If the perimeter of square region S and the perimeter of the circular region C are equal, then the ratio of the area of S to area of C is closes to
A.3/2
B.4/3
C.3/4
D.2/3
E.1/2


\(P_{square}=4x=2\pi{r}=P_{circle}\) --> \(x=\frac{\pi{r}}{2}\).

\(\frac{A_{square}}{A_{circle}}=\frac{x^2}{\pi{r^2}}=\frac{\pi^2{r^2}}{4\pi{r^2}}=\frac{\pi}{4}\approx(\frac{3}{4})\).

Answer: C.


Apologies for what is probably a very simple question, but could someone please explain this step here?

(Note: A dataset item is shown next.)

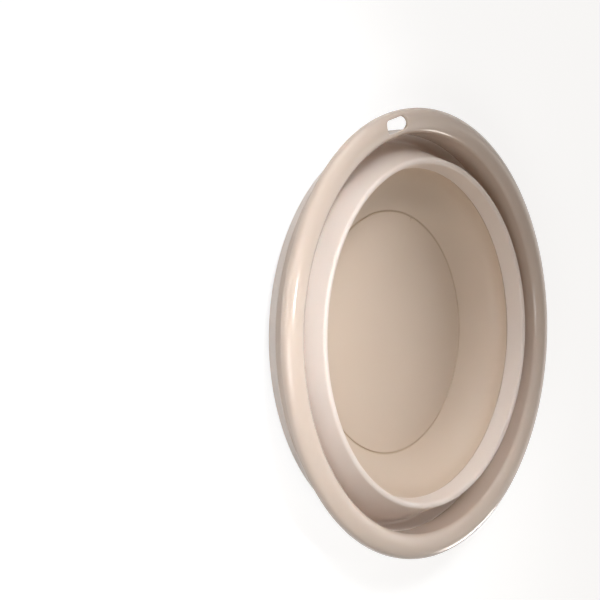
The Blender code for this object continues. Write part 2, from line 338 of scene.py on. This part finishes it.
open_window(roll_surface, WINDOW_HALF_WIDTH)
open_window(channel_surface, UNDER_HALF_WIDTH)
fill_round_slot(SLOT_WIDTH / 2 + SLOT_LIP, roll_surface, rows=3)
lip_ring = open_edges(roll_surface)
for step in range(1, SLOT_LIP_STEPS + 1):
    turn = spoke(math.pi / 2 * step / SLOT_LIP_STEPS)
    lip_ring = drawn_in(lip_ring, SLOT_WIDTH / 2 + SLOT_LIP * (1 - turn.y),
                        SLOT_LIP * (1 - turn.x))
fill_round_slot(SLOT_WIDTH / 2, channel_surface, rows=1)
slot_edges = [edge for edge in rim_shape.edges if edge.is_boundary]
bmesh.ops.bridge_loops(rim_shape, edges=slot_edges)
bmesh.ops.recalc_face_normals(rim_shape, faces=rim_shape.faces)


class Signal:
    """A value that changes over a surface, so that shader maths reads as arithmetic."""

    def __init__(self, finish, socket):
        self.finish = finish
        self.socket = socket

    def joined(self, operation, first, second):
        """What a Math node makes of two values."""
        return self.finish.node("ShaderNodeMath", {"operation": operation},
                                {0: first, 1: second})

    def __add__(self, other):
        return self.joined("ADD", self, other)

    def __sub__(self, other):
        return self.joined("SUBTRACT", self, other)

    def __rsub__(self, other):
        return self.joined("SUBTRACT", other, self)

    def __mul__(self, other):
        return self.joined("MULTIPLY", self, other)

    __radd__ = __add__
    __rmul__ = __mul__


PATCH_LOW = 0.3
PATCH_HIGH = 0.7


class Finish:
    """The nodes of a material or of the room, with patterns that lie on Object coordinates."""

    def __init__(self, name, shelf=bpy.data.materials, shader="Principled BSDF"):
        self.material = shelf.new(name)
        self.material.use_nodes = True
        self.tree = self.material.node_tree
        self.shader = self.tree.nodes[shader]
        self.place = self.node("ShaderNodeTexCoord", {}, {}, "Object")

    def node(self, kind, settings, inputs, output=0):
        """Adds a node: its settings first, then its inputs' values or links."""
        made = self.tree.nodes.new(kind)
        for name, value in settings.items():
            setattr(made, name, value)
        self.feed(made, inputs)
        return Signal(self, made.outputs[output])

    def feed(self, node, inputs):
        """Sets a node's inputs to values, or links them to signals."""
        for key, value in inputs.items():
            if isinstance(value, Signal):
                self.tree.links.new(value.socket, node.inputs[key])
            else:
                node.inputs[key].default_value = value

    def noise(self, grain, detail):
        """Cloudy values from 0 to 1, with clouds about as wide as the grain."""
        return self.node("ShaderNodeTexNoise", {},
                         {"Vector": self.place, "Scale": 1 / grain, "Detail": detail})

    def between(self, value, low, high):
        """A smooth rise from 0 to 1 as a value goes from low to high."""
        return self.node("ShaderNodeMapRange", {"interpolation_type": "SMOOTHSTEP"},
                         {"Value": value, "From Min": low, "From Max": high})

    def patches(self, grain, detail):
        """Patches of 0 and 1 that run softly into each other."""
        return self.between(self.noise(grain, detail), PATCH_LOW, PATCH_HIGH)

    def tint(self, share, first, second):
        """One colour turning into another."""
        return self.node("ShaderNodeMix", {"data_type": "RGBA"},
                         {0: share, 6: first, 7: second}, 2)

    def relief(self, height, depth):
        """A normal from a height between 0 and 1 that stands for a real depth."""
        return self.node("ShaderNodeBump", {}, {"Height": height, "Distance": depth})

    def height(self):
        """The height above the ground."""
        return self.node("ShaderNodeSeparateXYZ", {}, {"Vector": self.place}, "Z")


CLOUD_SIZE = 0.070
RUB_SIZE = 0.012
PEEL_SIZE = 0.0030
PEEL_DEPTH = 0.000003
GRAIN_SIZE = 0.0004
GRAIN_SHARE = 0.15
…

\(\frac{x^2}{\pi{r^2}}=\frac{\pi^2{r^2}}{4\pi{r^2}}\)

Thank you


\(x=\frac{\pi{r}}{2}\).

\(\frac{A_{square}}{A_{circle}}=\frac{x^2}{\pi{r^2}}=\frac{(\frac{\pi{r}}{2})^2}{\pi{r^2}}=\frac{\frac{\pi^2 r^2}{4}}{\pi{r^2}}=\frac{\pi^2{r^2}}{4\pi{r^2}}=\frac{\pi}{4}\approx(\frac{3}{4})\).

Hope it helps.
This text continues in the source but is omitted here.